しかし、ヘブル人への手紙11章5節には、こう書かれています。「信仰によって、エノクは死を見ることのないように移されました。神に移されて、見えなくなりました。移される前に、彼は神に喜ばれていることが、あかしされていました。」
残された人々は、最初は、神様がエノクを取られたという現実を理解したり受け入れることが難しかったかも知れません。しかし、時間の経過と共に「エノクは神とともに歩んでいたのだから、エノクの行く所にはどこにでも神様がおられるではないか。とするなら、生きるにしても死ぬにしても神様がエノクとともにおられるということだ」と、うなずくことができるようになり、安息と平安を見いだしていったのではないかと思うのです。
エノクに関しては、彼が何か立派なことをしたとか、功績をたてたなどということは何も記されていません。ただ「神とともに歩んだ」と短く書かれているだけです。エノクは、日常の生活の中で神様を身近な方として見上げ、辛い時や悲しい時があっても、まるで神の園を歩むかのように神様と親しく歩んだということなのでしょう。
この「神とともに歩んだ」という表現は、聖書の中では、このエノクと6章から登場するノアだけに使われています。桁外れの寿命が列挙されている系図の中にあって、エノクは、神と共に歩み、寿命を、いや死さえも忘れさせるほどの人生を送ることができたのです。

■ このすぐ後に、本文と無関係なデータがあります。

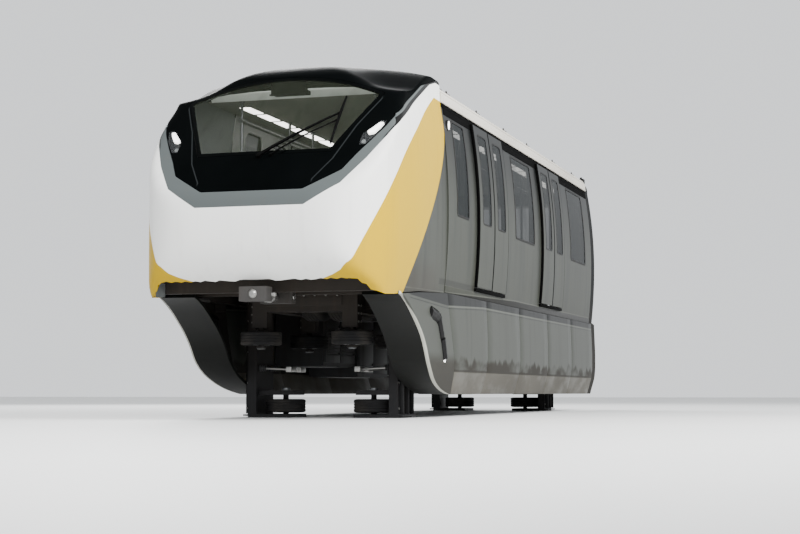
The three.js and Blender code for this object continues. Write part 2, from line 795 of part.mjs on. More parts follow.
function frontSkirt(sign) {
  const rake = (shift) => {
    const [toe, knee, head] = [SKIRT_TOE, SKIRT_KNEE, SKIRT_HEAD].map(([x, z]) => [x - shift, z]);
    return [toe, ...bend(toe, knee, head, 7)];
  };
  const outline = [[SKIRT_JOINT.low, SKIRT_BOTTOM], ...rake(0), ...SKIRT_TOP];
  const hollow = [
    [BEHIND_SKIRT, UNDER_SKIRT],
    [SKIRT_TOE[0] - RAKE_WALL, UNDER_SKIRT],
    ...rake(RAKE_WALL),
    [SKIRT_HEAD[0] - RAKE_WALL, OVER_SKIRT],
    [BEHIND_SKIRT, OVER_SKIRT],
  ];
  const planOf = (inset) => alongZ(nosePlan(inset, BEHIND_SKIRT), UNDER_SKIRT, OVER_SKIRT);
  const bulk = skirtBand(sign, 0, -SKIRT_DEPTH).intersect(planOf(2 * SEAM));
  const inner = skirtBand(sign, -SKIRT_WALL, -SKIRT_DEPTH - SKIRT_WALL).intersect(
    planOf(2 * SEAM + SKIRT_WALL),
  );
  const way = sideBlock(sign, [BEHIND_SKIRT, PAST_NOSE], [0, SKIRT_OPENING], [UNDER_SKIRT, OVER_SKIRT]);
  return bulk
    .intersect(throughSides(outline))
    .subtract(inner.intersect(throughSides(hollow)))
    .subtract(way);
}

// Boxes of electrical equipment, hung between the bogies behind the skirts
const BOX_OUTER = 1400;
const BOX_TOP = SOLEBAR_BOTTOM - TOUCH;
const EQUIPMENT = [
  { from: -3180, to: -1950, inner: 640, outer: BOX_OUTER, bottom: 620, top: BOX_TOP },
  { from: -1960, to: -640, inner: 700, outer: BOX_OUTER, bottom: 760, top: BOX_TOP },
  { from: -650, to: 820, inner: 640, outer: BOX_OUTER, bottom: 560, top: BOX_TOP },
  { from: 810, to: 2200, inner: 680, outer: BOX_OUTER, bottom: 700, top: BOX_TOP },
];

// Bogie frame: a ring above the beam, legs down its sides, arms and spindles for the side tyres
const RING = { halfLength: 950, half: 580, bottom: 1330, top: 1600 };
const RING_HOLE = { halfLength: 620, half: 420 };
const LEG_OUTER = 1020;
const AXLE_PLATE = [{ from: -170, to: 170, inner: 420, outer: 525, bottom: 1590, top: 1900 }];
const LEG = [
  { from: -300, to: 300, inner: 570, outer: LEG_OUTER, bottom: 1390, top: RING.top },
  { from: -300, to: 300, inner: 900, outer: LEG_OUTER, bottom: 0, top: 1400 },
  { from: -220, to: 220, inner: 430, outer: 910, bottom: 290, top: 350 },
  { from: -300, to: 300, inner: 430, outer: LEG_OUTER, bottom: 0, top: 44 },
];
const STABILISER_SPINDLE = [30, 300];
const ARM = { halfLength: 80, inner: 500, outer: 700, bottom: 1130 };
const GUIDE_SPINDLE = [895, 1140];
const SPINDLE_CAP = { radius: 64, span: [880, 905] };

function bogieFrame() {
  const ring = block(
    [-RING.halfLength, RING.halfLength],
    [-RING.half, RING.half],
    [RING.bottom, RING.top],
  ).subtract(
    block(
      [-RING_HOLE.halfLength, RING_HOLE.halfLength],
      [-RING_HOLE.half, RING_HOLE.half],
      [RING.bottom - WALL, RING.top + WALL],
    ),
  );
  const bore = AXLE_RADIUS + RUNNING_GAP;
  const axleHole = rodAlongY(bore, 0, [-RING.halfLength, RING.halfLength], AXLE_HEIGHT, 16);
  const sides = SIDES.flatMap(({ sign }) => {
    const y = sign * SIDE_TYRE_Y;
    return [
      sideBlocks(sign, AXLE_PLATE).subtract(axleHole),
      sideBlocks(sign, LEG),
      rodAlongZ(SPINDLE_RADIUS, 0, y, STABILISER_SPINDLE, ROD_SEGMENTS),
    ];
  });
  const arms = [GUIDE_X, -GUIDE_X].flatMap((x) =>
    SIDES.flatMap(({ sign }) => {
      const y = sign * SIDE_TYRE_Y;
      const length = [x - ARM.halfLength, x + ARM.halfLength];
      return [
        sideBlock(sign, length, [ARM.inner, ARM.outer], [ARM.bottom, RING.top]),
        rodAlongZ(SPINDLE_RADIUS, x, y, GUIDE_SPINDLE, ROD_SEGMENTS),
        rodAlongZ(SPINDLE_CAP.radius, x, y, SPINDLE_CAP.span, ROD_SEGMENTS),
      ];
    }),
  );
  return joined([ring, ...sides, ...arms]);
}

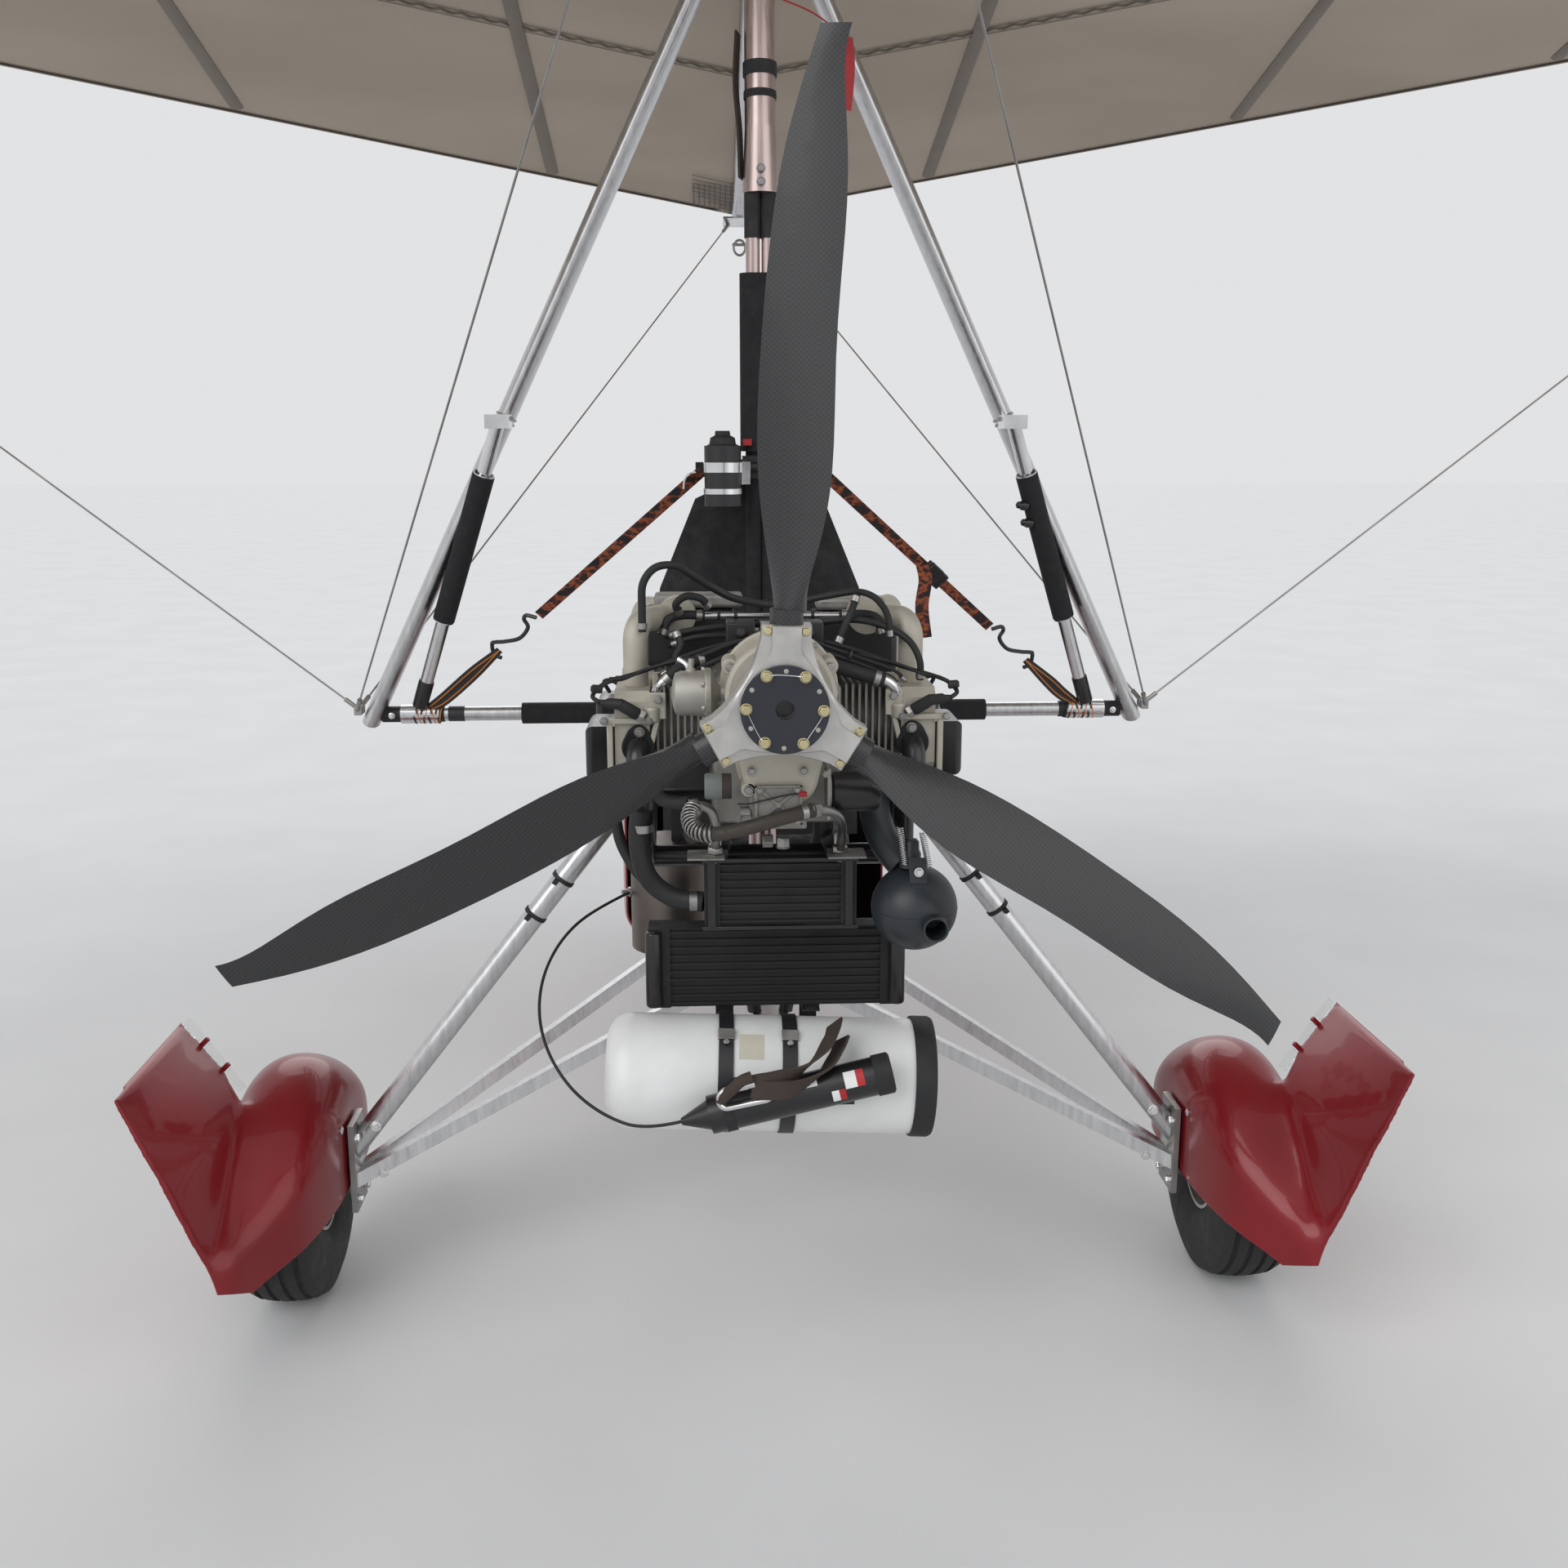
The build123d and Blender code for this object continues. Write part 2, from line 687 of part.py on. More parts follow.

さて、私たちは皆、寿命は違います。歩む人生は違います。しかし、イエス様は「わたしを信じる者は死んでも生きる」と約束してくださいました。私たちは、イエス様とともに歩み、死も年齢も関係なく、最終的にイエス様とともに天の御国で生きる者とされているのですね。「○○は死んだ。しかし、今、キリストと共に生きている。」これがクリスチャンの系図の書き方なのですね。感謝ではありませんか。